_Goal of the exercise_.
Give all of the lines again exactly as they read.

_Data section_.
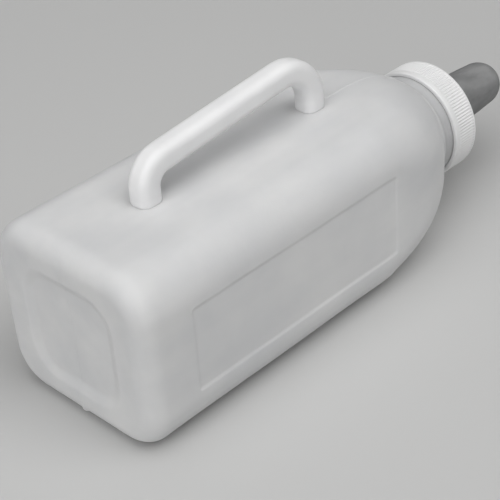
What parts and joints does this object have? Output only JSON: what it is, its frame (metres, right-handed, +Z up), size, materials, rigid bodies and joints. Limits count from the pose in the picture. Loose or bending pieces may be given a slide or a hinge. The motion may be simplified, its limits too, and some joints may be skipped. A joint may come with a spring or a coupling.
{
  "type": "calf feeding bottle",
  "caption": "Rounded-square translucent bottle with a moulded carrying handle, a ribbed screw collar and a tapered rubber teat for feeding calves.",
  "frame": {"origin": "centre of the bounding box's bottom: the bottle lies on its back wall, the one opposite the handle", "axes": "+X along the bottle's axis from its base to the tip of the teat, +Y across its width, +Z up to the handle"},
  "size_m": [0.3723, 0.12, 0.1466],
  "materials": {
    "bottle_plastic": "translucent natural polyethylene, satin",
    "handle_plastic": "opaque white polyethylene, satin",
    "cap_plastic": "opaque white, satin, finely ribbed",
    "teat_rubber": "matt grey rubber"
  },
  "bodies": {
    "bottle": {"bottle_body": "bottle_plastic", "carry_handle": "handle_plastic"},
    "teat": {"teat": "teat_rubber"},
    "screw_cap": {"screw_cap": "cap_plastic"}
  },
  "joints": [
    {"name": "teat_lift", "type": "slide", "parent": "bottle", "child": "teat", "axis": [1, 0, 0], "range_m": [0, 0.024]},
    {"name": "cap_turn", "type": "hinge", "parent": "teat", "child": "screw_cap", "pos_m": [0.11035, 0, 0.0545], "axis": [1, 0, 0], "range_deg": [0, 1440]}
  ],
  "couplings": [
    {"joint": "teat_lift", "follows": "cap_turn", "m_per_rad": 0.00095493}
  ]
}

_In response_.
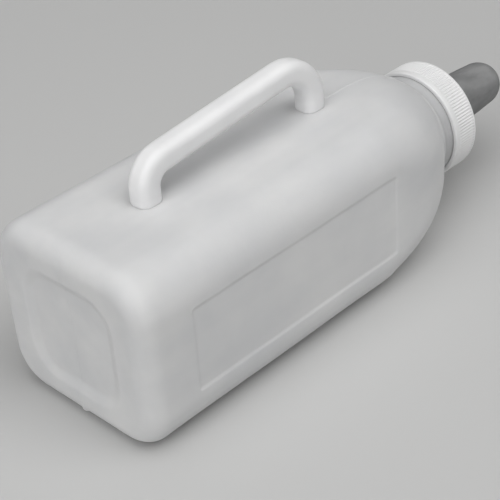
What parts and joints does this object have? Output only JSON: what it is, its frame (metres, right-handed, +Z up), size, materials, rigid bodies and joints. Limits count from the pose in the picture. Loose or bending pieces may be given a slide or a hinge. The motion may be simplified, its limits too, and some joints may be skipped. A joint may come with a spring or a coupling.
{
  "type": "calf feeding bottle",
  "caption": "Rounded-square translucent bottle with a moulded carrying handle, a ribbed screw collar and a tapered rubber teat for feeding calves.",
  "frame": {"origin": "centre of the bounding box's bottom: the bottle lies on its back wall, the one opposite the handle", "axes": "+X along the bottle's axis from its base to the tip of the teat, +Y across its width, +Z up to the handle"},
  "size_m": [0.3723, 0.12, 0.1466],
  "materials": {
    "bottle_plastic": "translucent natural polyethylene, satin",
    "handle_plastic": "opaque white polyethylene, satin",
    "cap_plastic": "opaque white, satin, finely ribbed",
    "teat_rubber": "matt grey rubber"
  },
  "bodies": {
    "bottle": {"bottle_body": "bottle_plastic", "carry_handle": "handle_plastic"},
    "teat": {"teat": "teat_rubber"},
    "screw_cap": {"screw_cap": "cap_plastic"}
  },
  "joints": [
    {"name": "teat_lift", "type": "slide", "parent": "bottle", "child": "teat", "axis": [1, 0, 0], "range_m": [0, 0.024]},
    {"name": "cap_turn", "type": "hinge", "parent": "teat", "child": "screw_cap", "pos_m": [0.11035, 0, 0.0545], "axis": [1, 0, 0], "range_deg": [0, 1440]}
  ],
  "couplings": [
    {"joint": "teat_lift", "follows": "cap_turn", "m_per_rad": 0.00095493}
  ]
}